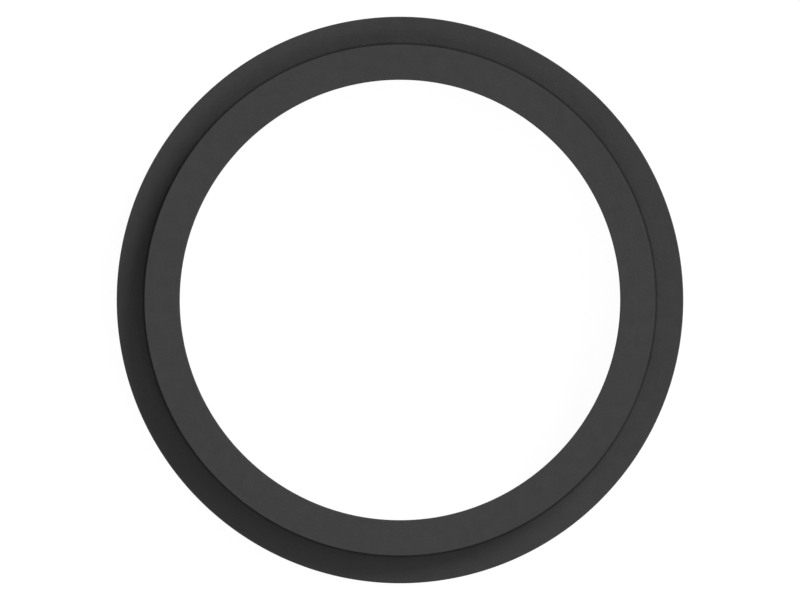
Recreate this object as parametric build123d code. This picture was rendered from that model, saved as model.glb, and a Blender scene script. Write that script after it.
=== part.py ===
from build123d import *
import os

# Sanitary clamp gasket for a 2-1/2 inch tube joint, lying flat.
# One moulded rubber ring. Millimetres, +Z up. The origin is on the bore axis, in the
# plane of the lower land face, so the ring rests on z = 0.
#
# The section is a T on its side: a thick inner land around the bore, and a thin outer
# rim at half height that the two ferrule flanges grip. Both faces are alike.

# ---- driving dimensions -------------------------------------------------------------
bore_d = 60.2          # tube bore of a 2-1/2 inch sanitary joint
land_d = 69.86         # outside of the thick land, at the step
rim_d = 77.5           # outside of the ring, flush with the ferrule flanges
land_t = 6.4           # full thickness, land face to land face
rim_t = 1.6            # thickness of the outer rim

bore_edge_r = 0.12     # moulded corner radii; the land's outer edge is a true corner,
rim_edge_r = 0.10      # and so is the foot of the step, where the rim meets its wall

# ---- derived ------------------------------------------------------------------------
r_bore, r_land, r_rim = bore_d / 2, land_d / 2, rim_d / 2
z_mid = land_t / 2
z_rim_top = z_mid + rim_t / 2
z_rim_low = z_mid - rim_t / 2
step_h = (land_t - rim_t) / 2

# ---- section in the XZ plane: x is the radius, y is the height ------------------------
land = Pos((r_bore + r_land) / 2, z_mid) * Rectangle(r_land - r_bore, land_t)
rim = Pos((r_land + r_rim) / 2, z_mid) * Rectangle(r_rim - r_land, rim_t)
section = land + rim


def corner(face, x, y, radius):
    near = [v for v in face.vertices() if abs(v.X - x) < 1e-4 and abs(v.Y - y) < 1e-4]
    return fillet(near, radius)


for y in (0.0, land_t):
    section = corner(section, r_bore, y, bore_edge_r)
for y in (z_rim_low, z_rim_top):
    section = corner(section, r_rim, y, rim_edge_r)

# ---- the ring -------------------------------------------------------------------------
gasket = revolve(Plane.XZ * section, axis=Axis.Z, revolution_arc=360)
gasket = gasket.solid() if not isinstance(gasket, Solid) else gasket
gasket.label = "gasket"

os.makedirs("parts", exist_ok=True)
export_step(gasket, "parts/gasket.step")

print("step height", round(step_h, 3), "mm")
print("solids", len(gasket.solids()), "faces", len(gasket.faces()))
print("volume", round(gasket.volume, 1), "mm3", "box", gasket.bounding_box())
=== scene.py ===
import math

import bpy
import numpy as np
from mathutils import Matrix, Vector


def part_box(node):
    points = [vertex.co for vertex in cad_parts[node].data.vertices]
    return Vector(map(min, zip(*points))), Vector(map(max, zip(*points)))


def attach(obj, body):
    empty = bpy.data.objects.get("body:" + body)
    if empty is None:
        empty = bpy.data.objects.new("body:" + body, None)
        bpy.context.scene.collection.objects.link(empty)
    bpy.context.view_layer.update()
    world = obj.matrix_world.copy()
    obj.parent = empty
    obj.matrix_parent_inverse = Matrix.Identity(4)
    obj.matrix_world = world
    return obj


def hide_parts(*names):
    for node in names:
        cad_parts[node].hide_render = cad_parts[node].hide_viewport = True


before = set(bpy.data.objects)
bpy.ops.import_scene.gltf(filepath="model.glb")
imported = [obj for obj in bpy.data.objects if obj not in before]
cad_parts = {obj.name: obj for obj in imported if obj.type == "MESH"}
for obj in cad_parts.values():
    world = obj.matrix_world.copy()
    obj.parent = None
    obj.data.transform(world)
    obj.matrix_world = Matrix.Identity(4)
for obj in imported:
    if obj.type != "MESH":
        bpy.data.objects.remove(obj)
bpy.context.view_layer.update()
MM = 0.001

# ------------------------------------------------------------------------------------
# The ring's section, as the CAD has it. Radii and heights in millimetres. The outer
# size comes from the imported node, the rest repeats part.py's driving dimensions.
# ------------------------------------------------------------------------------------
lo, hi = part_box("gasket")
R_RIM = hi[0] / MM
LAND_T = (hi[2] - lo[2]) / MM
Z0 = lo[2] / MM
R_BORE = 30.10
R_LAND = 34.93
RIM_T = 1.60
BORE_EDGE, RIM_EDGE = 0.12, 0.10

Z_MID = Z0 + LAND_T / 2
Z_TOP = Z0 + LAND_T
RIM_HI = Z_MID + RIM_T / 2
SEGMENTS = 720          # round the ring, and a multiple of the nine bake strips
HOLD = 0.015            # loops this close to a corner keep the flats flat
WALL_STEP = 1.2         # longest run between two loops on a flat


def arc(cx, cy, r, a0, a1, n):
    """Points of an arc, degrees, both ends included."""
    return [
        (cx + r * math.cos(math.radians(a0 + (a1 - a0) * i / n)),
         cy + r * math.sin(math.radians(a0 + (a1 - a0) * i / n)))
        for i in range(n + 1)
    ]


def upper_half():
    """The section from the bore wall at half height, over the land and down the step,
    along the rim and round to half height on the outside."""
    runs = [
        [(R_BORE, Z_MID)],
        arc(R_BORE + BORE_EDGE, Z_TOP - BORE_EDGE, BORE_EDGE, 180, 90, 7),
        [(R_LAND, Z_TOP)],
        [(R_LAND, RIM_HI)],
        arc(R_RIM - RIM_EDGE, RIM_HI - RIM_EDGE, RIM_EDGE, 90, 0, 7),
        [(R_RIM, Z_MID)],
    ]
    return runs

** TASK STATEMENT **
Transcribe each line of the data above, unaltered, from the one where "# ---- the ring" appears to the one where "obj.data.transform(world)" appears, inclusive of both.

** RESPONSE TO THE EXERCISE **
# ---- the ring -------------------------------------------------------------------------
gasket = revolve(Plane.XZ * section, axis=Axis.Z, revolution_arc=360)
gasket = gasket.solid() if not isinstance(gasket, Solid) else gasket
gasket.label = "gasket"

os.makedirs("parts", exist_ok=True)
export_step(gasket, "parts/gasket.step")

print("step height", round(step_h, 3), "mm")
print("solids", len(gasket.solids()), "faces", len(gasket.faces()))
print("volume", round(gasket.volume, 1), "mm3", "box", gasket.bounding_box())
=== scene.py ===
import math

import bpy
import numpy as np
from mathutils import Matrix, Vector


def part_box(node):
    points = [vertex.co for vertex in cad_parts[node].data.vertices]
    return Vector(map(min, zip(*points))), Vector(map(max, zip(*points)))


def attach(obj, body):
    empty = bpy.data.objects.get("body:" + body)
    if empty is None:
        empty = bpy.data.objects.new("body:" + body, None)
        bpy.context.scene.collection.objects.link(empty)
    bpy.context.view_layer.update()
    world = obj.matrix_world.copy()
    obj.parent = empty
    obj.matrix_parent_inverse = Matrix.Identity(4)
    obj.matrix_world = world
    return obj


def hide_parts(*names):
    for node in names:
        cad_parts[node].hide_render = cad_parts[node].hide_viewport = True


before = set(bpy.data.objects)
bpy.ops.import_scene.gltf(filepath="model.glb")
imported = [obj for obj in bpy.data.objects if obj not in before]
cad_parts = {obj.name: obj for obj in imported if obj.type == "MESH"}
for obj in cad_parts.values():
    world = obj.matrix_world.copy()
    obj.parent = None
    obj.data.transform(world)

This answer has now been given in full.